— start of Data section —

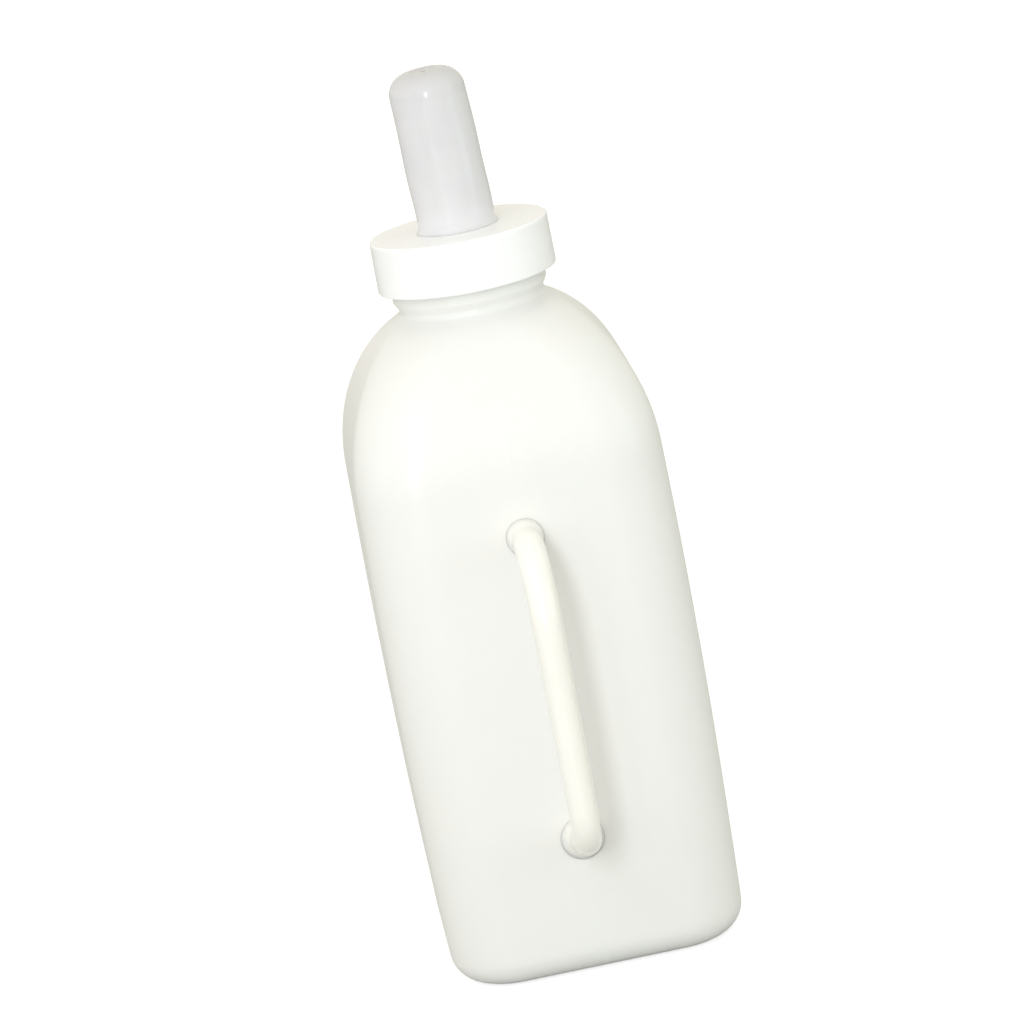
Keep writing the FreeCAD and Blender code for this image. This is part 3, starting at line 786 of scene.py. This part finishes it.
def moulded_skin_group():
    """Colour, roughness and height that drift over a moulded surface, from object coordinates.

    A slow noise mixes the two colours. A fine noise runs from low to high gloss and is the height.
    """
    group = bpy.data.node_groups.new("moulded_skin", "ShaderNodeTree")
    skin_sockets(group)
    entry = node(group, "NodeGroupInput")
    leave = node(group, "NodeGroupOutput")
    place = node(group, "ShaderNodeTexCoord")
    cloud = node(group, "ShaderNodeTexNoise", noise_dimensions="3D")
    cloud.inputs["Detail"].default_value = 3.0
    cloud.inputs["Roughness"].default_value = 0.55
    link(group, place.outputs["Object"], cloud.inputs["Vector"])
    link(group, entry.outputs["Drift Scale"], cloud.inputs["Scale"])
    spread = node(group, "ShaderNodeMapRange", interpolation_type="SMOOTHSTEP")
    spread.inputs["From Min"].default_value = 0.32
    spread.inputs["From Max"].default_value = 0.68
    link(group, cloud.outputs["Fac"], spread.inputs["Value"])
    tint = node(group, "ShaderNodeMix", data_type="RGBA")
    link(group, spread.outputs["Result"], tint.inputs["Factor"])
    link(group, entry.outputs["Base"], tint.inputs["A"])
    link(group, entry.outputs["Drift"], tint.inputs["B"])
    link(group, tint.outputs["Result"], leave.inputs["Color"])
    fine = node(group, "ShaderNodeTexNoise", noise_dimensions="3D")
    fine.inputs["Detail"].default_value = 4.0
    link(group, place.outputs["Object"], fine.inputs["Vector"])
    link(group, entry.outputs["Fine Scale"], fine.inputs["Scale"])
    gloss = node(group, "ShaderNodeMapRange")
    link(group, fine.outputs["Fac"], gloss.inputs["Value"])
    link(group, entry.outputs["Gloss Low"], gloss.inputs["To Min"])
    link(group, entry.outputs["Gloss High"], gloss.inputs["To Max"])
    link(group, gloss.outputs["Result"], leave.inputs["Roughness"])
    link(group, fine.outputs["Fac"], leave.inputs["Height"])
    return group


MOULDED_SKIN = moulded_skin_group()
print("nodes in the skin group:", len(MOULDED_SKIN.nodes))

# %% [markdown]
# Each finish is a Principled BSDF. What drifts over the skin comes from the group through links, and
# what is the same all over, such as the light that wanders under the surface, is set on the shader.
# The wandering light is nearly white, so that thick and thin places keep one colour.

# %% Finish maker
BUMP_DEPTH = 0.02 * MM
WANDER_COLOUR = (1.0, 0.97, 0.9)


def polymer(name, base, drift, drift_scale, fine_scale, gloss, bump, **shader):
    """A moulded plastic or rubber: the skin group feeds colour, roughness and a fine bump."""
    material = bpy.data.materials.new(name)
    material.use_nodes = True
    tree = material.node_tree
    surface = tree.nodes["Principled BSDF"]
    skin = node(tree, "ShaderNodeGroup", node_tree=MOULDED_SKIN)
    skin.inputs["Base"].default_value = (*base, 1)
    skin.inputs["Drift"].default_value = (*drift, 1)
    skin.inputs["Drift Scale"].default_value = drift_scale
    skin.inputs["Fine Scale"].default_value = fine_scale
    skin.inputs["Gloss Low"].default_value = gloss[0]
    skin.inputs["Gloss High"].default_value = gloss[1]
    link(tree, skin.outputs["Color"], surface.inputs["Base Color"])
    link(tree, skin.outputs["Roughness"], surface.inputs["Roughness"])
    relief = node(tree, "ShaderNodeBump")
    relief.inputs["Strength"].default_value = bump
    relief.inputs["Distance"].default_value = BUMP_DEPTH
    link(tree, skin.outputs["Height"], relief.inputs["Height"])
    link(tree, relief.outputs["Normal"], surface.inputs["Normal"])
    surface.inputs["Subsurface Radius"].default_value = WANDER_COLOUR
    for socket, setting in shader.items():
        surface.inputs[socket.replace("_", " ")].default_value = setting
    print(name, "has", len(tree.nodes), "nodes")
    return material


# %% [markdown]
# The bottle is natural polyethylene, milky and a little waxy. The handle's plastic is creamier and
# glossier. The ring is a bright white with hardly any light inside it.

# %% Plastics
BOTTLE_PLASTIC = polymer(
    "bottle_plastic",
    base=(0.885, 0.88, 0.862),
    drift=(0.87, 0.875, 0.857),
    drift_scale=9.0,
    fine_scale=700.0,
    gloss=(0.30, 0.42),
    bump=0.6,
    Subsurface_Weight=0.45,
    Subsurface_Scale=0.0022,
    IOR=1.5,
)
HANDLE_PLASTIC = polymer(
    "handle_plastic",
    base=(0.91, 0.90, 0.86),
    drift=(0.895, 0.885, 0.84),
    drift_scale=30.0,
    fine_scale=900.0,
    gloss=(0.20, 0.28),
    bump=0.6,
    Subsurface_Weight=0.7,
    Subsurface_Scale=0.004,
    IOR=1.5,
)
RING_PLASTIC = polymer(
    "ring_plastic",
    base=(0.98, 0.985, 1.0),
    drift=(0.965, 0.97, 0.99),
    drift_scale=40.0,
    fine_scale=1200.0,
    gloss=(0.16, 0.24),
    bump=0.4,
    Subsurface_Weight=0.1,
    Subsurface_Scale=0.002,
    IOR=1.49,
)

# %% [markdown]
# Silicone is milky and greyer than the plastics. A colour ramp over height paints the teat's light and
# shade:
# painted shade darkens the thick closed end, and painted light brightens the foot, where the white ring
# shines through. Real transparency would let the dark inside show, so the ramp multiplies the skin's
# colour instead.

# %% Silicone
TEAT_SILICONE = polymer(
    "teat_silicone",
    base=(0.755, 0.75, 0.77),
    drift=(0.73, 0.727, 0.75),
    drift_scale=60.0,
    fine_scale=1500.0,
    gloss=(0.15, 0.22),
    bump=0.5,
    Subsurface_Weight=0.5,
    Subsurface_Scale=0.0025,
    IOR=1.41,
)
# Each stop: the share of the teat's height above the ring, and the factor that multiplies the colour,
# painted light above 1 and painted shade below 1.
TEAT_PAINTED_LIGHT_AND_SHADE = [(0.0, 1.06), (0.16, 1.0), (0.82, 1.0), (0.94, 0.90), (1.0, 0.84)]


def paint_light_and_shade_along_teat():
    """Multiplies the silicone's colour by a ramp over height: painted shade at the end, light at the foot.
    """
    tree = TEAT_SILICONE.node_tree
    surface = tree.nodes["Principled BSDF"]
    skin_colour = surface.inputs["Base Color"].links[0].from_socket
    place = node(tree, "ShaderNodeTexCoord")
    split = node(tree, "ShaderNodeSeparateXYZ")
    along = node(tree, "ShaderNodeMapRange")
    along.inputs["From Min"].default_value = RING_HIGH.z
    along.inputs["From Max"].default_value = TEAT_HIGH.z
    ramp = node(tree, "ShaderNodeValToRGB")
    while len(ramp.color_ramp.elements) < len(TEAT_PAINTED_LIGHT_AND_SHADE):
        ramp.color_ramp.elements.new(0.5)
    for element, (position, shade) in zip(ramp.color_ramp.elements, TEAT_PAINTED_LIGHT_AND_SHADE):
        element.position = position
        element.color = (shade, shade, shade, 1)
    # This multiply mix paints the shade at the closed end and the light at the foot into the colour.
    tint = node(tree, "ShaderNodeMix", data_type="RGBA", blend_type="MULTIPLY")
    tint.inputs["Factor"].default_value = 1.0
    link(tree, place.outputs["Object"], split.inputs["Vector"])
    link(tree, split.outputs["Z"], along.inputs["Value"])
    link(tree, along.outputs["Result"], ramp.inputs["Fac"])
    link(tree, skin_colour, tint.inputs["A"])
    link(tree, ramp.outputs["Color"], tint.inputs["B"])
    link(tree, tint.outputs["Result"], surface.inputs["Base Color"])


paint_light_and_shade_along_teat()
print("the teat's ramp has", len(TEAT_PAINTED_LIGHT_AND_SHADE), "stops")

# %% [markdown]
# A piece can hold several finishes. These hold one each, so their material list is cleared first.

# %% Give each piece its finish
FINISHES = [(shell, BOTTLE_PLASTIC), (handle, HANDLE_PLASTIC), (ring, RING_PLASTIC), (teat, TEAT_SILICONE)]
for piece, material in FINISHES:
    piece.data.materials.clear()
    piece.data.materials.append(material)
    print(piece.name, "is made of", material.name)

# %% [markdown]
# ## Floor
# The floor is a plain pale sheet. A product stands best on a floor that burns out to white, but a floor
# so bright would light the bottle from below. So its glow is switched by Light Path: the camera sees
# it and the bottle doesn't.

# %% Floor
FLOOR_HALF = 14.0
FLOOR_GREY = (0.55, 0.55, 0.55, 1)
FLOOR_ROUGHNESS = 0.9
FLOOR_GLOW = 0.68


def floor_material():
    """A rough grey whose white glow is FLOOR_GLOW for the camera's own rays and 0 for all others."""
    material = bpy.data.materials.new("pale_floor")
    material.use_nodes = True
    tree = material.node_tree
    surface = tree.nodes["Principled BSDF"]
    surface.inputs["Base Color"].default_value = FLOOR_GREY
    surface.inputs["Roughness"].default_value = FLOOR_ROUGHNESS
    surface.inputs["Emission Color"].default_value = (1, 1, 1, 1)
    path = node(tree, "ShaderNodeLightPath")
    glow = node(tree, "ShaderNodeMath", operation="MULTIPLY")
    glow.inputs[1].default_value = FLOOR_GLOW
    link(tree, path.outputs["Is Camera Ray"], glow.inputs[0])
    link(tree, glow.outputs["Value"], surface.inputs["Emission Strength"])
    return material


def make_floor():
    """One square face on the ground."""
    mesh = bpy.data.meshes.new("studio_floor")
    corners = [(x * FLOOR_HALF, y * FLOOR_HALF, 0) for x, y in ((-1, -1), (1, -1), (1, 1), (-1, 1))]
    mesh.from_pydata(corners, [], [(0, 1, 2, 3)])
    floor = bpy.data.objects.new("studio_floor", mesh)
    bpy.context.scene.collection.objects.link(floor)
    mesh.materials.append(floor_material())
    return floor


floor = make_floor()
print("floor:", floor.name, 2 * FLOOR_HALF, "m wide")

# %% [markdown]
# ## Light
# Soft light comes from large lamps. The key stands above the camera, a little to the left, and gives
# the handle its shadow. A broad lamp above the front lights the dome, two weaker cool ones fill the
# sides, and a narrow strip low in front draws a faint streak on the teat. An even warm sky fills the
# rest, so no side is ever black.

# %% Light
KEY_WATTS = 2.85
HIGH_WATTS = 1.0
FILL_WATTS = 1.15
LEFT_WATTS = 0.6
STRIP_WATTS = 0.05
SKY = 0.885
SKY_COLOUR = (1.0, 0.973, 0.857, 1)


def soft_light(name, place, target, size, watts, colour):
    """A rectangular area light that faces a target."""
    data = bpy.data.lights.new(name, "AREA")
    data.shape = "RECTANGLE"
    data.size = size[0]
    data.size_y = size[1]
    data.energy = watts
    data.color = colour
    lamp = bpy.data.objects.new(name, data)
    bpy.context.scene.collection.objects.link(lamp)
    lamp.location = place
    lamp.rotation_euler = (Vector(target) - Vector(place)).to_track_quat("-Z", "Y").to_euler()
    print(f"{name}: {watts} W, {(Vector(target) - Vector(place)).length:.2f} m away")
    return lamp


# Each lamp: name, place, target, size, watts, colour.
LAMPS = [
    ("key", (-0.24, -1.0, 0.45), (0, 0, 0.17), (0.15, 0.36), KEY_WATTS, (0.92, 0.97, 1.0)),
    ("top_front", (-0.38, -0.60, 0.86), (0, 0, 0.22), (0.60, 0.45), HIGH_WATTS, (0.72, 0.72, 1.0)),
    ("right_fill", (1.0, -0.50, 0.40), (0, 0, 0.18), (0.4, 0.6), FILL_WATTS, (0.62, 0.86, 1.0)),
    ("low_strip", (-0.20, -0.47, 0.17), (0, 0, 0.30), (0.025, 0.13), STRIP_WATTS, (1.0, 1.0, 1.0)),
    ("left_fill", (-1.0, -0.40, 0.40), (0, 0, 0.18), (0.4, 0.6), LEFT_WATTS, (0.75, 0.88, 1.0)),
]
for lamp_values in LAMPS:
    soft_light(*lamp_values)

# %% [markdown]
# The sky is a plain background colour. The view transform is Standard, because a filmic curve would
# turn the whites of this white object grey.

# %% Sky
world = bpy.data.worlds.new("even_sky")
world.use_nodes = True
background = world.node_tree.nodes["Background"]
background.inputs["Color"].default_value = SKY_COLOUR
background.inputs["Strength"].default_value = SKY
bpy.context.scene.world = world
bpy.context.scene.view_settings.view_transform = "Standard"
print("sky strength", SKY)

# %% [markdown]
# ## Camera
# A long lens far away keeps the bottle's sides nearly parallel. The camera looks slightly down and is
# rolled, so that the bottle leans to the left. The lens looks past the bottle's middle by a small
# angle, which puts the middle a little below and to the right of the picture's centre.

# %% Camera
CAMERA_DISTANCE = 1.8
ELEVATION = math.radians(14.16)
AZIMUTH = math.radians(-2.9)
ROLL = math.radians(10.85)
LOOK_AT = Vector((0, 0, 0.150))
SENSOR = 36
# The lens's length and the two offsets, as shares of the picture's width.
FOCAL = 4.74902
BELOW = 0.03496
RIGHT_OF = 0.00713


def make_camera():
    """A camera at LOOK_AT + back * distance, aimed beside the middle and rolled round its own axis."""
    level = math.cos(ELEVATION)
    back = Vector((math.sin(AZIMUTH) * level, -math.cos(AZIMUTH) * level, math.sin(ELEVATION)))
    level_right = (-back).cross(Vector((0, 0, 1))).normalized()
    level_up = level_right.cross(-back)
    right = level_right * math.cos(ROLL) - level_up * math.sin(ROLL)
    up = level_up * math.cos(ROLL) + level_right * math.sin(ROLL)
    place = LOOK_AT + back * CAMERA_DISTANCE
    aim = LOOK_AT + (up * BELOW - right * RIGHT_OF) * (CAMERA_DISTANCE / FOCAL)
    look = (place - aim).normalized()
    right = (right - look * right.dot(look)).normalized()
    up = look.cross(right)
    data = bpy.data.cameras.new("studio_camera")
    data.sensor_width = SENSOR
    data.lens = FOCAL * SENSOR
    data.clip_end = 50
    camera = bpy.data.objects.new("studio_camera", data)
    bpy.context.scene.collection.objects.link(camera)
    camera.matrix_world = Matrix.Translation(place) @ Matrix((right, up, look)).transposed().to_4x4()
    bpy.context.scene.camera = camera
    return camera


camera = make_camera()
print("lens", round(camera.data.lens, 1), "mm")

— end of Data section —

Short problem:
Quote verbatim the opening lines of the listing above, ending with the line where "return group" appears; include both endpoints and nothing more.

Result:
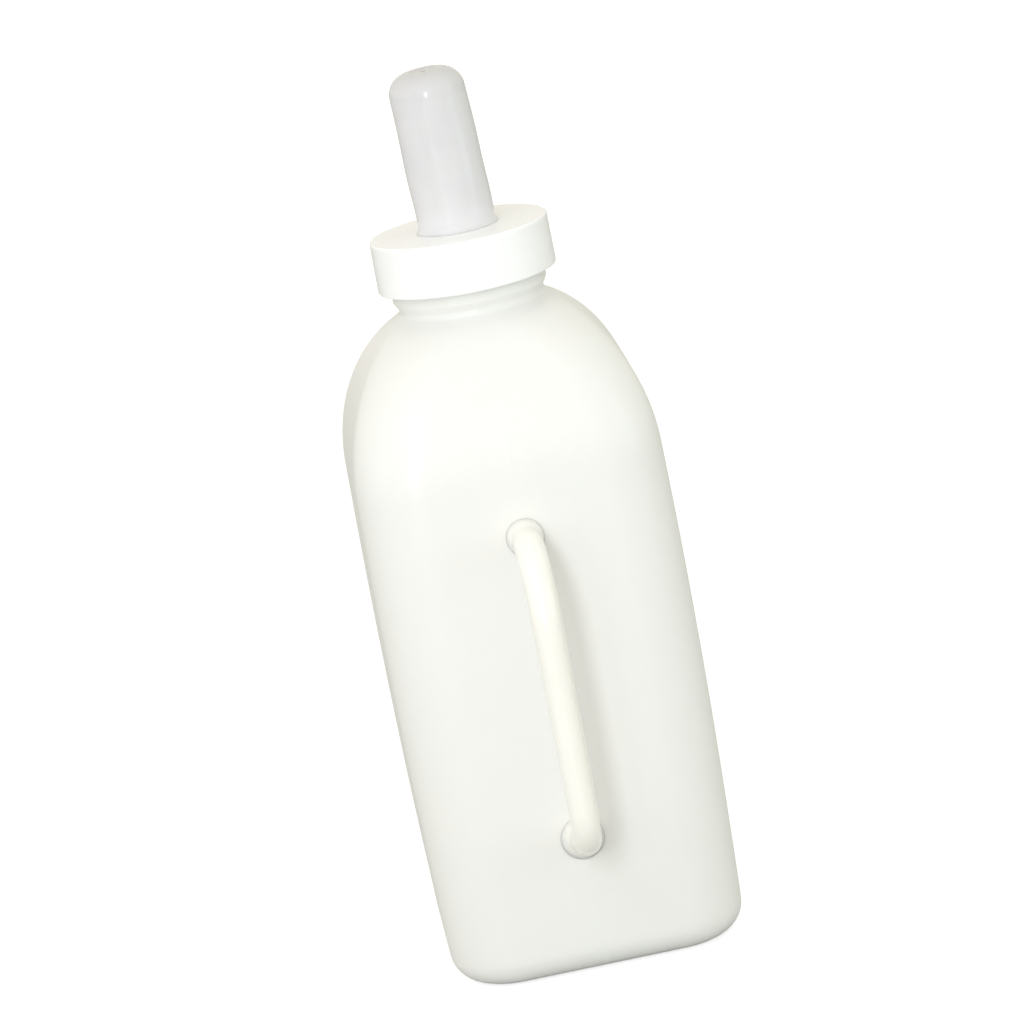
Keep writing the FreeCAD and Blender code for this image. This is part 3, starting at line 786 of scene.py. This part finishes it.
def moulded_skin_group():
    """Colour, roughness and height that drift over a moulded surface, from object coordinates.

    A slow noise mixes the two colours. A fine noise runs from low to high gloss and is the height.
    """
    group = bpy.data.node_groups.new("moulded_skin", "ShaderNodeTree")
    skin_sockets(group)
    entry = node(group, "NodeGroupInput")
    leave = node(group, "NodeGroupOutput")
    place = node(group, "ShaderNodeTexCoord")
    cloud = node(group, "ShaderNodeTexNoise", noise_dimensions="3D")
    cloud.inputs["Detail"].default_value = 3.0
    cloud.inputs["Roughness"].default_value = 0.55
    link(group, place.outputs["Object"], cloud.inputs["Vector"])
    link(group, entry.outputs["Drift Scale"], cloud.inputs["Scale"])
    spread = node(group, "ShaderNodeMapRange", interpolation_type="SMOOTHSTEP")
    spread.inputs["From Min"].default_value = 0.32
    spread.inputs["From Max"].default_value = 0.68
    link(group, cloud.outputs["Fac"], spread.inputs["Value"])
    tint = node(group, "ShaderNodeMix", data_type="RGBA")
    link(group, spread.outputs["Result"], tint.inputs["Factor"])
    link(group, entry.outputs["Base"], tint.inputs["A"])
    link(group, entry.outputs["Drift"], tint.inputs["B"])
    link(group, tint.outputs["Result"], leave.inputs["Color"])
    fine = node(group, "ShaderNodeTexNoise", noise_dimensions="3D")
    fine.inputs["Detail"].default_value = 4.0
    link(group, place.outputs["Object"], fine.inputs["Vector"])
    link(group, entry.outputs["Fine Scale"], fine.inputs["Scale"])
    gloss = node(group, "ShaderNodeMapRange")
    link(group, fine.outputs["Fac"], gloss.inputs["Value"])
    link(group, entry.outputs["Gloss Low"], gloss.inputs["To Min"])
    link(group, entry.outputs["Gloss High"], gloss.inputs["To Max"])
    link(group, gloss.outputs["Result"], leave.inputs["Roughness"])
    link(group, fine.outputs["Fac"], leave.inputs["Height"])
    return group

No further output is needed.